§ What to produce:
Extract exactly the run of lines starting at the line that holds "Keep writing the" and ending at the line that holds "for values in", both included.

(CAD and scene scripts)
--------------------------------------------------

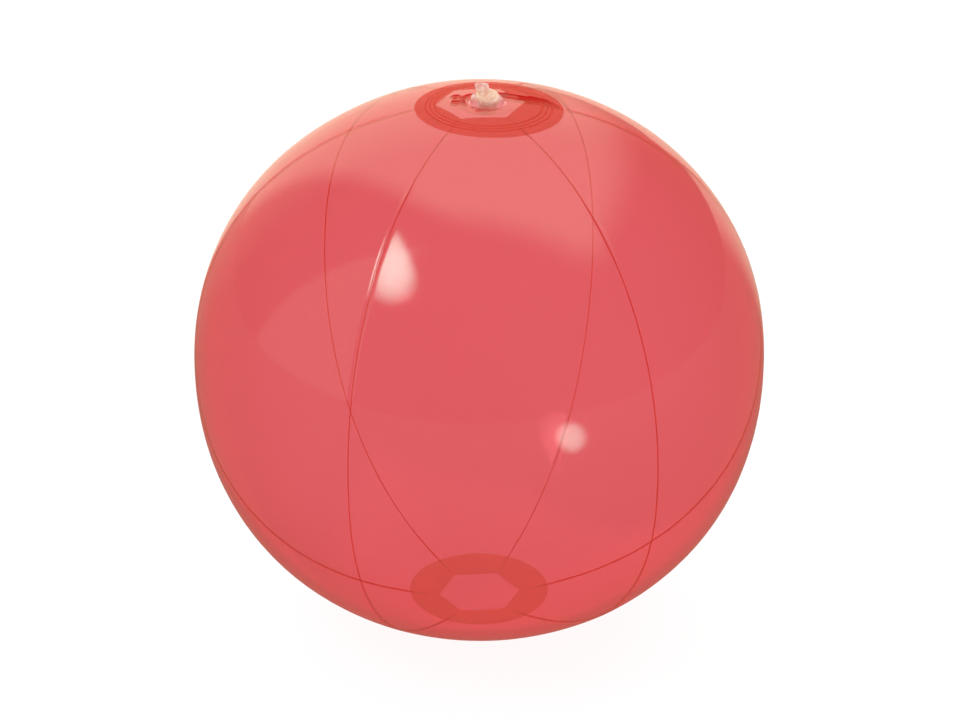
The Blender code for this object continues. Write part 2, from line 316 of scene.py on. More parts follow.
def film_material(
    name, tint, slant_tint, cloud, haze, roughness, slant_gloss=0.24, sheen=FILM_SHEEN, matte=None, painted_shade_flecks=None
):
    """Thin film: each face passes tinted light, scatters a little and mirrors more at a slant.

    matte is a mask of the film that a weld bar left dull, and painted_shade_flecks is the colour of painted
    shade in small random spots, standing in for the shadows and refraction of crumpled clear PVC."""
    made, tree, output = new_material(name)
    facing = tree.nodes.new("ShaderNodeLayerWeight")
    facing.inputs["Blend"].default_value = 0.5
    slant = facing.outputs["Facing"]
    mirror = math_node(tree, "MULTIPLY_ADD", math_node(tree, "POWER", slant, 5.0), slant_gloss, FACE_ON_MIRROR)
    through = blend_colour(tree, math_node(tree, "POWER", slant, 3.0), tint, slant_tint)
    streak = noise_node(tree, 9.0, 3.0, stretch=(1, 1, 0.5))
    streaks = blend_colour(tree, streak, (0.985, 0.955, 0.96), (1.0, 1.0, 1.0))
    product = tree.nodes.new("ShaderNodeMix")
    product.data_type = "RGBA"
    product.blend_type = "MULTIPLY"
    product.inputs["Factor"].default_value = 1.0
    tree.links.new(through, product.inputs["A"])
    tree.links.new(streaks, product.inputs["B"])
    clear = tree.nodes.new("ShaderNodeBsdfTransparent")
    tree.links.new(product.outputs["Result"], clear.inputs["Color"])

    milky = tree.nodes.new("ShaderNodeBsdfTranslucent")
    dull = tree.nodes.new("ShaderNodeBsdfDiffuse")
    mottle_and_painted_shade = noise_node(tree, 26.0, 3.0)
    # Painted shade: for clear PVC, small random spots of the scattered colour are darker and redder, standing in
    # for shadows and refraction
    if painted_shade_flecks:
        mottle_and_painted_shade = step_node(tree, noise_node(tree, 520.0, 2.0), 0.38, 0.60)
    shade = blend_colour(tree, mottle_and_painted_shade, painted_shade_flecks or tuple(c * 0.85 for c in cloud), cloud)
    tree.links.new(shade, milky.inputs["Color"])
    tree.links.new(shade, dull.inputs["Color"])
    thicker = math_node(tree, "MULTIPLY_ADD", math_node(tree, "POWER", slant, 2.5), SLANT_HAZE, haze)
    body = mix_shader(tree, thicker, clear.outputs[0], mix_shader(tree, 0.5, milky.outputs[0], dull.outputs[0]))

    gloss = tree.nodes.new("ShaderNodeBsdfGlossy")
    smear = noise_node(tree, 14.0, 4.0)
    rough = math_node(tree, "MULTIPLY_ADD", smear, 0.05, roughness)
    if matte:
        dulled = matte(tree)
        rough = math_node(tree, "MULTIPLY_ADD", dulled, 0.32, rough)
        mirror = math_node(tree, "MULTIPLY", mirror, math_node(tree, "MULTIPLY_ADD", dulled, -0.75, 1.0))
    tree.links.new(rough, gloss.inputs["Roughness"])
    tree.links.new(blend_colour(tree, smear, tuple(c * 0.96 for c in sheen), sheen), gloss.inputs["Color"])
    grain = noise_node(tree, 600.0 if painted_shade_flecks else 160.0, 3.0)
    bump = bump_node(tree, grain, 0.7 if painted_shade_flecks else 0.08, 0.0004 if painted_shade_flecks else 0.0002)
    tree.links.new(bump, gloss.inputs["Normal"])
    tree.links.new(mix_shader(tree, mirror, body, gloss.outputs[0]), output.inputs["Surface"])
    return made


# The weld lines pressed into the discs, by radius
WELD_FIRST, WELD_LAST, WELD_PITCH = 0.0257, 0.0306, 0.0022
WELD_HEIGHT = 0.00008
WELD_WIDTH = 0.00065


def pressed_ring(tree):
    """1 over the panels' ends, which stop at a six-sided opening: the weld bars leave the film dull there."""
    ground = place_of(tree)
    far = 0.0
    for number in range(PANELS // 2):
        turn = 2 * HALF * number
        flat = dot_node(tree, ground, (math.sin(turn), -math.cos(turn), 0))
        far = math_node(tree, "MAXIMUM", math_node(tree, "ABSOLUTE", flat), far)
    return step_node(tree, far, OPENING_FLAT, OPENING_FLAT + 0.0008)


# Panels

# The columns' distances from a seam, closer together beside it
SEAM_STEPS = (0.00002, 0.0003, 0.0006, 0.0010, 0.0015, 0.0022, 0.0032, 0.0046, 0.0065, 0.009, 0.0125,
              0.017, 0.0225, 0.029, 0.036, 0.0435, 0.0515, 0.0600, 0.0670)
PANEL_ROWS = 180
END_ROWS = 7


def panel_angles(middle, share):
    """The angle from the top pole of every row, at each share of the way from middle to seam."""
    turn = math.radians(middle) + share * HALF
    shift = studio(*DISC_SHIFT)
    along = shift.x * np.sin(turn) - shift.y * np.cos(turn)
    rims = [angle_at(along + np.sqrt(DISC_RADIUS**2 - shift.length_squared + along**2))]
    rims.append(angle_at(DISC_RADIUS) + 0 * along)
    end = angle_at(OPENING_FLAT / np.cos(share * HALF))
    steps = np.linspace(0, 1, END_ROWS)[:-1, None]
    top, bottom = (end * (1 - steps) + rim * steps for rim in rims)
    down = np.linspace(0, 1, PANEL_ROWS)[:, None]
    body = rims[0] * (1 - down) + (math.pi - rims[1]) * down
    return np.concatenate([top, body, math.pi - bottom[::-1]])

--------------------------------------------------

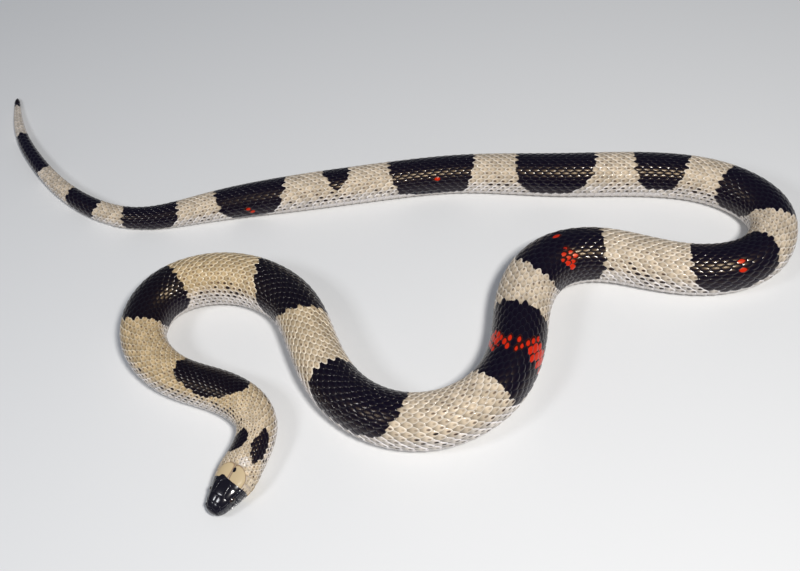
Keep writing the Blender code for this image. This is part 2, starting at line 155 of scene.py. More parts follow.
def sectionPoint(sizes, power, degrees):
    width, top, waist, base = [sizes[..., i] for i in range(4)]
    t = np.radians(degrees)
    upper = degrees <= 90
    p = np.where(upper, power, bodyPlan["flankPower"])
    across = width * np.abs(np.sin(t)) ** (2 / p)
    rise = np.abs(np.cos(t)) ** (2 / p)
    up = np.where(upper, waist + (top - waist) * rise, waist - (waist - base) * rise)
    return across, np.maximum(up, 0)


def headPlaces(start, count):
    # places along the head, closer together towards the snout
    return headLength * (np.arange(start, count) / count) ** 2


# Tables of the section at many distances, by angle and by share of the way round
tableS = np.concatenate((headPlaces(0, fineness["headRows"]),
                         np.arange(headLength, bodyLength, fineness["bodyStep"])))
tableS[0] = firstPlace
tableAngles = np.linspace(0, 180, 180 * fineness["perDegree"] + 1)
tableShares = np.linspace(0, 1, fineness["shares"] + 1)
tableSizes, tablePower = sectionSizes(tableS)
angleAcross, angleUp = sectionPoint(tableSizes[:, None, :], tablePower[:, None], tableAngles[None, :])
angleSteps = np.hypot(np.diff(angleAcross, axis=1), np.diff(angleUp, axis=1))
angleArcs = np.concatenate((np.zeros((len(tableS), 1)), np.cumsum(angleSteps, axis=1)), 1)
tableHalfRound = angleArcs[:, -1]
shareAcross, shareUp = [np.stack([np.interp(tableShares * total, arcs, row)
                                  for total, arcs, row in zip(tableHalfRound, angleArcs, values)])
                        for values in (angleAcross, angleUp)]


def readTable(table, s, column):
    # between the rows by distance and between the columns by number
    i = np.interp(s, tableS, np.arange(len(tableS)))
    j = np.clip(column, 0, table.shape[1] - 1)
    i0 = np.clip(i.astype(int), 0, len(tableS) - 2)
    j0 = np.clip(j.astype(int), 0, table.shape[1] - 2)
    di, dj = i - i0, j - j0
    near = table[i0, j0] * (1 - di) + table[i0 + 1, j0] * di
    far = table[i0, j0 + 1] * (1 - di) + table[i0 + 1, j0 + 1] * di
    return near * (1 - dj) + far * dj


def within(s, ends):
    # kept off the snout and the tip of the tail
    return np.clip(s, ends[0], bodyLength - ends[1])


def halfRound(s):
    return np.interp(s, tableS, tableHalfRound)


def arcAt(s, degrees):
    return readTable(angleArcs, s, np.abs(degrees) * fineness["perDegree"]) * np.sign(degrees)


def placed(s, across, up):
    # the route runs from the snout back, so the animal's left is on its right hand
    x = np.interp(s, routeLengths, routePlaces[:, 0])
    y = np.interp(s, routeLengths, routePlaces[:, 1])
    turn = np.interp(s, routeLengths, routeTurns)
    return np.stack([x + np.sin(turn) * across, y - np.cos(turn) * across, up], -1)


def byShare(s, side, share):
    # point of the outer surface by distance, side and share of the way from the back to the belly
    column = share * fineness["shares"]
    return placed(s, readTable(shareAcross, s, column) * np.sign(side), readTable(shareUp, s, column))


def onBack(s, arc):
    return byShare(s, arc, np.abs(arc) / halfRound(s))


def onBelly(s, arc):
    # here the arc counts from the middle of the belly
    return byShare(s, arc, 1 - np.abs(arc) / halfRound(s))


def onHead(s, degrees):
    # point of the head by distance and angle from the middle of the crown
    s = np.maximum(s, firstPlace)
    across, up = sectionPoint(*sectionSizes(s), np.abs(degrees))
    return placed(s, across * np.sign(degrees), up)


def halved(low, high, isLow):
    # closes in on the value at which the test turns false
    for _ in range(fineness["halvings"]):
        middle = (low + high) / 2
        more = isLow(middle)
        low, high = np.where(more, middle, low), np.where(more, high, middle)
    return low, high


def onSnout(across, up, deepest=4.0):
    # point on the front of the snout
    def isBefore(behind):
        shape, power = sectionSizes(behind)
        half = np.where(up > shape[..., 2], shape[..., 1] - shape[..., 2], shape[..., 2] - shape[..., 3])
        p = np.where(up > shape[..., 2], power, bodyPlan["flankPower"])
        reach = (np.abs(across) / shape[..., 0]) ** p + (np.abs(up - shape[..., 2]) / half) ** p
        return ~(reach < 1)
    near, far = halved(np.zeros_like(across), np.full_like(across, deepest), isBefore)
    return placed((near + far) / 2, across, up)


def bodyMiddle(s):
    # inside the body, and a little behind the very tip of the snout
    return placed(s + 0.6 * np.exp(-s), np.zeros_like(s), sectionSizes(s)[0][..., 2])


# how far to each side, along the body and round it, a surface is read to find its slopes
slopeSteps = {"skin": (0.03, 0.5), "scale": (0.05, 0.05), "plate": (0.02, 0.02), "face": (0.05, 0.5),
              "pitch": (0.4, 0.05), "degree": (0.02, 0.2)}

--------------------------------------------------

§ Answer for the task:
Keep writing the Blender code for this image. This is part 2, starting at line 155 of scene.py. More parts follow.
def sectionPoint(sizes, power, degrees):
    width, top, waist, base = [sizes[..., i] for i in range(4)]
    t = np.radians(degrees)
    upper = degrees <= 90
    p = np.where(upper, power, bodyPlan["flankPower"])
    across = width * np.abs(np.sin(t)) ** (2 / p)
    rise = np.abs(np.cos(t)) ** (2 / p)
    up = np.where(upper, waist + (top - waist) * rise, waist - (waist - base) * rise)
    return across, np.maximum(up, 0)


def headPlaces(start, count):
    # places along the head, closer together towards the snout
    return headLength * (np.arange(start, count) / count) ** 2


# Tables of the section at many distances, by angle and by share of the way round
tableS = np.concatenate((headPlaces(0, fineness["headRows"]),
                         np.arange(headLength, bodyLength, fineness["bodyStep"])))
tableS[0] = firstPlace
tableAngles = np.linspace(0, 180, 180 * fineness["perDegree"] + 1)
tableShares = np.linspace(0, 1, fineness["shares"] + 1)
tableSizes, tablePower = sectionSizes(tableS)
angleAcross, angleUp = sectionPoint(tableSizes[:, None, :], tablePower[:, None], tableAngles[None, :])
angleSteps = np.hypot(np.diff(angleAcross, axis=1), np.diff(angleUp, axis=1))
angleArcs = np.concatenate((np.zeros((len(tableS), 1)), np.cumsum(angleSteps, axis=1)), 1)
tableHalfRound = angleArcs[:, -1]
shareAcross, shareUp = [np.stack([np.interp(tableShares * total, arcs, row)
                                  for total, arcs, row in zip(tableHalfRound, angleArcs, values)])
                        for values in (angleAcross, angleUp)]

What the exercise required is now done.